WY7, Nat.Lab., Philips Research, 5656 AA Eindhoven, The Netherlands

In biometrics, a human being needs to be identified based on some characteristic physiological parameters. Often this recognition is part of some security system. Secure storage of reference data (i.e., user templates) of individuals is a key concern. It is undesirable that a dishonest verifier can misuse parameters that he obtains before or during a recognition process. We propose a method that allows a verifier to check the authenticity of the prover in a way that the verifier does not learn any information about the biometrics of the prover, unless the prover willingly releases these parameters. To this end, we introduce the concept of a delta-contracting and epsilon-revealing function which executes preprocessing in the biometric authentication scheme. It is believed that this concept can become a building block of a public infrastructure for biometric authentication that nonetheless preserves privacy of the participants.

Introduction

Measurement of distinguishing features of physical objects and living beings can be used to identify these and distinguish them from others. In some cases, there is a desire to add cryptographic properties to this identification process. In biometrics, a human being is identified by measuring a set of parameters of the body. Biometric data are said to identify a person based on "who he is", rather than on "what he has" (such as a smartcard) or "what he knows" (such as a password). An unresolved issue, however, is that when deployed at large scale, a citizen looses privacy as he must reveal his identifying biometric data to his bank, to the government, to his employer, the car rental company, to the owner of a discotheque or nightclub, etc. Each of them will obtain the same measured data, and unless special precautions are taken there is no guarantee that none of these parties will ever misuse the biometric data to impersonate the citizen.
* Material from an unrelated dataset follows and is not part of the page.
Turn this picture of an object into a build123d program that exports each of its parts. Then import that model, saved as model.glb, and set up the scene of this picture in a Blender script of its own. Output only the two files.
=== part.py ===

This paper proposes, reviews and analyzes a novel technique to enhance the privacy and security of authentication and key establishment in biometric applications. In particular, we prevent misuse of templates. Following the tradition in cryptography to name our role players, we will say that prover Peggy allows verifier Victor to measure her object [1] or physiological parameters [2] called "Prop." We are not only interested in security breaches due to a dishonest Peggy, but also in those resulting from an unreliable Victor.

Often the distinction is made between identification and verification. Identification estimates which object is presented by searching for a match in a data base of reference data for many objects. Victor a priori does not know whether he sees Prop1 (belonging to Peggy) or Prop2 (belonging to Petra). On the other hand, verification attempts to establish whether the object presented truly is the object Prop that a known prover Peggy claims it to be. Peggy provides not only Prop but also a message in which she claims to be Peggy and can be linked to Prop, in some direct or implicit way. Here, we address primarily the setting of verification, that is, Victor is assumed to have some a priori knowledge about Prop in the form of certified reference data, but at the start of the protocol he is not yet sure whether Prop or a fake replacement is present.
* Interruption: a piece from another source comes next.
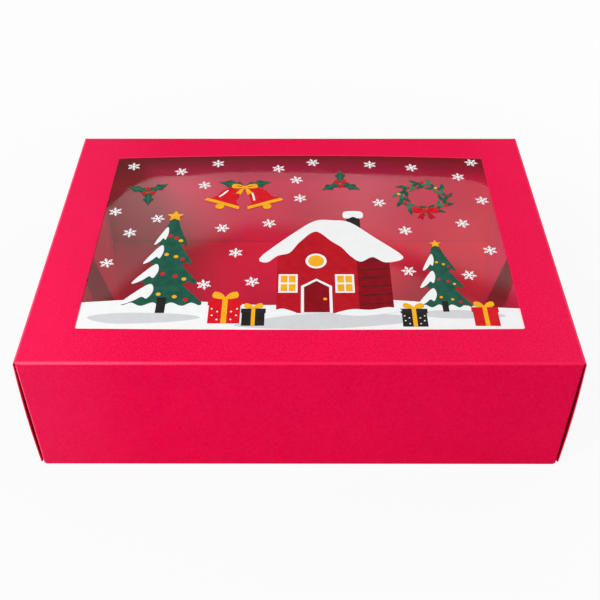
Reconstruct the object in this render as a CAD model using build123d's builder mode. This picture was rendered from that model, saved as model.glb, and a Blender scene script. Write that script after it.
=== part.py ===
"""Folding sweet box: a deep lift-off lid with a film window, over a folded paperboard tray.

Millimetres. The origin is the middle of the footprint on the table, +X to the right,
+Y to the back and +Z up. Every panel of the two folded blanks is a solid of its own,
parted from its neighbour at the crease.
"""
from build123d import *
import os

os.makedirs("parts", exist_ok=True)

# Lid over its outer faces
lid_width = 251.0
lid_depth = 182.0
lid_height = 70.5

# Sheet stock
board = 0.5
film = 0.2

# Creases and clearances
lid_fold_radius = 1.3
tray_fold_radius = 1.2
loose_fit = 0.3

# Window: the borders round it. Its long edges bow outwards, and the film is glued round it
window_side_border = 23.1
window_front_border = 21.4
window_back_border = 18.1
window_corner_radius = 1.3
window_back_bow = 3.0
window_front_bow = 0.7
film_glue_border = 8.0

# Cut edges of the lid above the table
wall_foot = 0.4
wall_corner_relief = 0.5
skirt_foot = 0.5

# Lid skirts: how far they stand out beyond the side fold, and their cut ends
skirt_bow = 0.85
skirt_foot_flare = 0.25
skirt_end_gap = 0.6
skirt_corner_radius = 1.1

# Liner: the hem's inner ply behind each skirt
liner_setback = 4.0
liner_taper = 3.0
liner_top_gap = 1.5
liner_corner_radius = 5.0

# Ears of the lid, between skirt and liner
lid_ear_length = 68.0
lid_ear_taper = 3.0
lid_ear_corner_radius = 4.0

# Tray: room inside the lid at its sides and at its front and back
side_clearance = 3.8
end_clearance = 3.2
rim_width = 5.5
inner_ply_end_gap = 1.5
side_wall_drop = 0.5

# Corner tabs of the tray, glued behind the outer plies
tab_length = 14.0
tab_taper = 4.0
tab_end_gap = 0.6

# Free ears of the tray: they stop short of the middle, and lean inwards more at the foot
tray_ear_side_gap = 2.0
tray_ear_top_gap = 3.2
tray_ear_foot_gap = 14.75
tray_ear_head_gap = 8.55
tray_ear_foot_lean_angle = 12.3
tray_ear_head_lean_angle = 1.8
tray_ear_corner_radius = 3.0

# Places worked out from the sizes above
half_width = lid_width / 2
half_depth = lid_depth / 2
lid_underside = lid_height - board
window_reach = half_width - window_side_border
window_front = window_front_border - half_depth
window_back = half_depth - window_back_border

corner_width = half_width - board - loose_fit
liner_outer = corner_width - board - loose_fit
liner_inner = liner_outer - board
skirt_foot_width = half_width + skirt_foot_flare
hem_radius = (skirt_foot_width - liner_inner) / 2
hem_start = skirt_foot + hem_radius
liner_top = lid_underside - liner_top_gap
liner_half_span = half_depth - liner_setback
lid_ear_foot = hem_start + loose_fit
lid_ear_head = lid_height - lid_fold_radius - loose_fit
lid_ear_end = half_depth - lid_fold_radius - lid_ear_length

tray_half_width = liner_inner - side_clearance
tray_half_depth = half_depth - board - end_clearance
tray_height = lid_underside - loose_fit
rim_fold = tray_height - tray_fold_radius
inner_ply_face = tray_half_depth - rim_width
inner_ply_foot = board + loose_fit
tab_face = tray_half_depth - board
tab_foot = tray_fold_radius + tab_end_gap
tab_head = rim_fold - tab_end_gap
ear_axis_x = tray_half_width - board - tray_ear_side_gap
ear_axis_y = inner_ply_face - loose_fit - board / 2
ear_foot = board + loose_fit
ear_head = tray_height - tray_ear_top_gap

LEFT_RIGHT = (("left", -1), ("right", 1))
FRONT_BACK = (("front", -1), ("back", 1))
CORNERS = [
    (f"{end_name}_{side_name}", side, end)
    for end_name, end in FRONT_BACK
    for side_name, side in LEFT_RIGHT
]


def upright(x, y):
    """Upright plane through the middle of the box: local X points outwards, local Y up."""
    return Plane(origin=(0, 0, 0), x_dir=(x, y, 0), z_dir=(y, -x, 0))


def level(side, end, height):
    """Level plane whose local X and Y point outwards to one corner of the box."""
    return Plane(origin=(0, 0, height), x_dir=(side, 0, 0), z_dir=(0, 0, side * end))


def fold_down(reach, height, radius):
    """Middle line of a quarter fold from a level panel's top face, down into a wall."""
    return JernArc((reach - radius, height - board / 2), (1, 0), radius - board / 2, -90)


def fold_up(reach, radius):
    """Middle line of a quarter fold from the floor panel up into a wall."""
    return JernArc((reach - radius, board / 2), (1, 0), radius - board / 2, 90)


def save(piece, name):
    """Labels a finished piece and writes it."""
    piece.label = name
    export_step(piece, f"parts/{name}.step")


# Lid: top panel with its window, and the film under it
with BuildPart() as lid_top_panel:
    with BuildSketch(Plane.XY.offset(lid_underside)):
        Rectangle(lid_width - 2 * lid_fold_radius, lid_depth - 2 * lid_fold_radius)
        with BuildSketch(mode=Mode.SUBTRACT):
            with BuildLine():
                right_edge = Line(
                    (window_reach, window_front + window_front_bow),
                    (window_reach, window_back - window_back_bow),
                )
                left_edge = mirror(right_edge, about=Plane.YZ)
                ThreePointArc(right_edge @ 1, (0, window_back), left_edge @ 1)
                ThreePointArc(left_edge @ 0, (0, window_front), right_edge @ 0)
            make_face()
            fillet(vertices(), radius=window_corner_radius)
    extrude(amount=board)
save(lid_top_panel.part, "lid_top_panel")

with BuildPart() as window_film:
    with BuildSketch(Plane.XY.offset(lid_underside - film)):
        with Locations((0, (window_front + window_back) / 2)):
            Rectangle(
                2 * (window_reach + film_glue_border),
                window_back - window_front + 2 * film_glue_border,
            )
    extrude(amount=film)
save(window_film.part, "window_film")

# Lid: front and back walls, folded down from the top panel
for end_name, end in FRONT_BACK:
    with BuildPart() as lid_wall:
        with BuildSketch(upright(0, end)):
            with BuildLine():
                fold = fold_down(half_depth, lid_height, lid_fold_radius)
            trace(line_width=board)
        extrude(amount=half_width - lid_fold_radius, both=True)
        with BuildSketch(upright(0, end)):
            with BuildLine():
                Line(fold @ 1, (half_depth - board / 2, wall_foot))
            trace(line_width=board)
        extrude(amount=corner_width - lid_fold_radius, both=True)
    save(lid_wall.part, f"lid_{end_name}_wall")

# Lid: ears folded round the vertical corners, cut back where the hem starts
for corner_name, side, end in CORNERS:
    with BuildPart() as lid_ear:
        with BuildSketch(level(side, end, lid_height / 2)):
            with BuildLine():
                bend = fold_down(corner_width, half_depth, lid_fold_radius)
                Line(bend @ 1, (corner_width - board / 2, lid_ear_end))
            trace(line_width=board)
        extrude(amount=lid_height / 2, both=True)
        with BuildSketch(upright(0, end)):
            with BuildLine():
                Polyline(
                    (half_depth, wall_foot + wall_corner_relief),
                    (half_depth, lid_ear_head),
                    (lid_ear_end, lid_ear_head - lid_ear_taper),
                    (lid_ear_end, lid_ear_foot + lid_ear_taper),
                    (liner_half_span, lid_ear_foot),
                    close=True,
                )
            make_face()
            fillet(vertices().group_by(Axis.X)[0], radius=lid_ear_corner_radius)
        extrude(amount=half_width, both=True, mode=Mode.INTERSECT)
    save(lid_ear.part, f"lid_{corner_name}_ear")

# Lid: side skirts that bow outwards, and the hem with its liner behind each
for side_name, side in LEFT_RIGHT:
    with BuildPart() as lid_skirt:
        with BuildSketch(upright(side, 0)):
            with BuildLine():
                fold = fold_down(half_width, lid_height, lid_fold_radius)
                ThreePointArc(
                    fold @ 1,
                    (half_width - board / 2 + skirt_bow, (lid_height + skirt_foot) / 2),
                    (skirt_foot_width - board / 2, skirt_foot),
                )
            trace(line_width=board)
        extrude(amount=half_depth - skirt_end_gap, both=True)
        with BuildSketch(upright(0, 1)):
            with Locations((0, skirt_foot)):
                Rectangle(
                    lid_depth - 2 * skirt_end_gap,
                    lid_height,
                    align=(Align.CENTER, Align.MIN),
                )
            fillet(vertices().group_by(Axis.Y)[0], radius=skirt_corner_radius)
            Rectangle(
                2 * liner_half_span,
                hem_start,
                align=(Align.CENTER, Align.MIN),
                mode=Mode.SUBTRACT,
            )
        extrude(amount=lid_width, both=True, mode=Mode.INTERSECT)
    save(lid_skirt.part, f"lid_{side_name}_skirt")

    with BuildPart() as lid_liner:
        with BuildSketch(upright(side, 0)):
            with BuildLine():
                hem = JernArc(
                    (skirt_foot_width - board / 2, hem_start), (0, -1), hem_radius - board / 2, -180
                )
                Line(hem @ 1, (liner_inner + board / 2, liner_top))
            trace(line_width=board)
        extrude(amount=liner_half_span, both=True)
        with BuildSketch(upright(0, 1)):
            with BuildLine():
                Polyline(
                    (-liner_half_span, skirt_foot),
                    (-liner_half_span, hem_start),
                    (liner_taper - liner_half_span, liner_top),
                    (liner_half_span - liner_taper, liner_top),
                    (liner_half_span, hem_start),
                    (liner_half_span, skirt_foot),
                    close=True,
                )
            make_face()
            fillet(vertices().group_by(Axis.Y)[-1], radius=liner_corner_radius)
        extrude(amount=lid_width, both=True, mode=Mode.INTERSECT)
    save(lid_liner.part, f"lid_{side_name}_liner")

# Tray: floor, and side walls of one ply
with BuildPart() as base_floor:
    with BuildSketch():
        Rectangle(
            2 * (tray_half_width - tray_fold_radius),
            2 * (tray_half_depth - tray_fold_radius),
        )
    extrude(amount=board)
save(base_floor.part, "base_floor")

for side_name, side in LEFT_RIGHT:
    with BuildPart() as side_wall:
        with BuildSketch(upright(side, 0)):
            with BuildLine():
                fold = fold_up(tray_half_width, tray_fold_radius)
                Line(fold @ 1, (tray_half_width - board / 2, tray_height - side_wall_drop))
            trace(line_width=board)
        extrude(amount=tab_face - tray_fold_radius, both=True)
    save(side_wall.part, f"base_{side_name}_wall")

# Tray: front and back walls of two plies, with a flat rim between them
for end_name, end in FRONT_BACK:
    with BuildPart() as outer_ply:
        with BuildSketch(upright(0, end)):
            with BuildLine():
                fold = fold_up(tray_half_depth, tray_fold_radius)
                Line(fold @ 1, (tray_half_depth - board / 2, rim_fold))
            trace(line_width=board)
        extrude(amount=tray_half_width, both=True)
    save(outer_ply.part, f"base_{end_name}_wall")

    with BuildPart() as rim:
        with BuildSketch(upright(0, end)):
            with BuildLine():
                outer_bend = fold_down(tray_half_depth, tray_height, tray_fold_radius)
                inner_bend = JernArc(
                    (inner_ply_face + board / 2, rim_fold), (0, 1), tray_fold_radius - board / 2, -90
                )
                Line(inner_bend @ 1, outer_bend @ 0)
            trace(line_width=board)
        extrude(amount=tray_half_width - board - loose_fit, both=True)
    save(rim.part, f"base_{end_name}_rim")

    with BuildPart() as inner_ply:
        with BuildSketch(upright(0, end)):
            with BuildLine():
                Line(
                    (inner_ply_face + board / 2, inner_ply_foot),
                    (inner_ply_face + board / 2, rim_fold),
                )
            trace(line_width=board)
        extrude(amount=tray_half_width - board - inner_ply_end_gap, both=True)
    save(inner_ply.part, f"base_{end_name}_liner")

# Tray: tabs that fold round its corners from the side walls
for corner_name, side, end in CORNERS:
    with BuildPart() as tab:
        tab_end = tray_half_width - tray_fold_radius - tab_length
        with BuildSketch(level(side, end, tray_height / 2)):
            with BuildLine():
                bend = fold_down(tray_half_width, tab_face, tray_fold_radius)
                Line((tab_end, tab_face - board / 2), bend @ 0)
            trace(line_width=board)
        extrude(amount=tray_height / 2, both=True)
        with BuildSketch(upright(side, 0)):
            with BuildLine():
                Polyline(
                    (tray_half_width, tab_foot),
                    (tray_half_width, tab_head),
                    (tab_end, tab_head - tab_taper),
                    (tab_end, tab_foot + tab_taper),
                    close=True,
                )
            make_face()
        extrude(amount=half_depth, both=True, mode=Mode.INTERSECT)
    save(tab.part, f"base_{corner_name}_tab")

# Tray: free ears, each a sheet with a twist between its leaning foot and its head
for corner_name, side, end in CORNERS:
    with BuildPart() as tray_ear:
        for height, lean_angle in (
            (ear_foot, tray_ear_foot_lean_angle),
            (ear_head, tray_ear_head_lean_angle),
        ):
            with BuildSketch(level(side, end, height)):
                with BuildLine():
                    PolarLine((ear_axis_x, ear_axis_y), tray_half_depth, -90 - lean_angle)
                trace(line_width=board)
        loft(ruled=True)
        with BuildSketch(upright(0, end)):
            with BuildLine():
                Polyline(
                    (half_depth, ear_foot),
                    (half_depth, ear_head),
                    (tray_ear_head_gap, ear_head),
                    (tray_ear_foot_gap, ear_foot),
                    close=True,
                )
            make_face()
            fillet(vertices().sort_by(Axis.X)[0:2], radius=tray_ear_corner_radius)
        extrude(amount=half_width, both=True, mode=Mode.INTERSECT)
    save(tray_ear.part, f"base_{corner_name}_ear")
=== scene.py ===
"""Looks of the folded sweet box: paperboard, printed film window, studio light and camera.

Metres, in the model's own frame: +X right, +Y back, +Z up, with the front at -Y.
"""
import math

import bpy
from mathutils import Matrix, Vector


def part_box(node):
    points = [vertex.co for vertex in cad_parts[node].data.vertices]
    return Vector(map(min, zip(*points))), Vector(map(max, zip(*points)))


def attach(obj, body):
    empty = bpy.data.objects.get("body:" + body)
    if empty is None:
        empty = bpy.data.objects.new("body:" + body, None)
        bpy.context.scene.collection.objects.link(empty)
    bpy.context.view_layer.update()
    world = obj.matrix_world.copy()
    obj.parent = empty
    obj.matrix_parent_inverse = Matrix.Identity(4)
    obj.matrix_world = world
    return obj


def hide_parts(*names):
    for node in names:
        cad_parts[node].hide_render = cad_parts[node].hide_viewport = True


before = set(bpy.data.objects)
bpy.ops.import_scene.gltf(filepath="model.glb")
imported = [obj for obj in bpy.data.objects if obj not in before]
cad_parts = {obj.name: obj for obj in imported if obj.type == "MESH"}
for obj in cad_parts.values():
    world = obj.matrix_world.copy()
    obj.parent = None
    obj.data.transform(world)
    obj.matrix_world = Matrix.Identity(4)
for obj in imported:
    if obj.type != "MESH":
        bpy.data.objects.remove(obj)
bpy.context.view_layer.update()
MM = 0.001


def new_material(name):
    """An empty node material and its tree."""
    material = bpy.data.materials.new(name)
    material.use_nodes = True
    material.node_tree.nodes.clear()
    return material, material.node_tree


def add(tree, kind, inputs=None, **settings):
    """Adds a node. An input is a plain value, or another node's output socket."""
    node = tree.nodes.new("ShaderNode" + kind)
    for key, value in settings.items():
        setattr(node, key, value)
    for key, value in (inputs or {}).items():
        if isinstance(value, bpy.types.NodeSocket):
            tree.links.new(value, node.inputs[key])
        else:
            node.inputs[key].default_value = value
    return node


def math_node(tree, operation, a, b=0.0, c=0.0):
    return add(tree, "Math", {0: a, 1: b, 2: c}, operation=operation).outputs[0]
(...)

To further develop the insight in the security aspects of verification, we distinguish (possibly against common practice in biometric literature) between verification and authentication. In a typical verification situation, the reference data itself allows a malicious Victor to artificially construct measurement data that will pass the verification test, even if Prop itself has never been available. In authentication, the reference data gives insufficient information to allow Victor to (effectively) construct valid measurement data.

While such protection is not yet mature for biometric authentication, it is common practice with computer passwords. When a computer verifies a password, it does not compare the password p typed by the user with a stored reference copy. In stead the password is processed by a cryptographic one-way function F and the outcome is compared against a locally stored reference string F(p) [3]. This prevents that the system can be attacked from the inside such that the unencrypted or decryptable password of its users can be stolen.

The main difference with biometrics is that during measurements it is unavoidable that noise or other aberrations occur. Noisy measurement data will be quantized into discrete values before these can be processed by any cryptographic function. Due to external noise, the outcome of the quantization may differ from experiment to experiment. In particular if Peggy's physiological parameter takes on a value close to a quantization threshold, minor amounts of noise can change the outcome. Minor changes at the input of a cryptographic function will be amplified and the outcome will bear no resemblance to the expected outcome. This effect, identified as 'confusion' and 'diffusion' [3], makes it less trivial to use biometric data as input to a cryptographic function. Particularly the comparison of measured data with reference data can not be executed in the encrypted domain.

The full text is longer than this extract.